The US president promoted new agreements covering various issues. A trade deal will eliminate tariffs on an estimated $1 trillion in annual sales of semiconductors and other information and communications technologies. The Washington Post reported that the agreement would “benefit US companies seeking greater access to China as well as US and Chinese companies with plants in China aimed at making products for the American market.” Another agreement develops new tourist and business visas for American nationals in China.

Most prominently promoted by the White House and the US media were new pledges on greenhouse gas emissions. Obama declared a “historic agreement” that will supposedly see the US reduce its net carbon emissions by 26-28 percent below 2005 levels by the year 2025. China pledged to peak its net emissions by “around 2030” and eventually source 20 percent of the country’s energy from emission-free sources.

Claims that these new targets will mitigate the climate change crisis are an outright fraud. The United Nation’s Intergovernmental Panel on Climate Change (IPCC) has previously concluded that advanced economies’ emissions must be 25-40 percent lower than their 1990 levels by 2020, and 80-95 percent by 2050. These figures, moreover, have been challenged by numerous climate scientists as significant underestimates of what may be required to prevent dangerous and potentially irreversible levels of global warming.

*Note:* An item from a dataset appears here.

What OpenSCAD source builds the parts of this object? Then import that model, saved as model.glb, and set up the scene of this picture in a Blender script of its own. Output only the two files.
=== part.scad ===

The Chinese leadership matched the paucity of Obama’s grossly inadequate promise of 26-28 percent reduced emissions below their 2005 levels by 2025. Several reports indicated that China’s carbon emissions were already projected to peak around 2030, with Xi’s commitment involving little or no additional action to reduce greenhouse gas pollution.

Following a series of debacles at high-level international summits to forge a post-Kyoto climate treaty, including Copenhagen in 2009, another round of talks are due to be held in Paris next year. Far from paving the way for an effective agreement at this summit, the Obama-Xi deal on carbon emissions only serves to underscore the impossibility of resolving the climate change crisis within the framework of the capitalist nation-state system.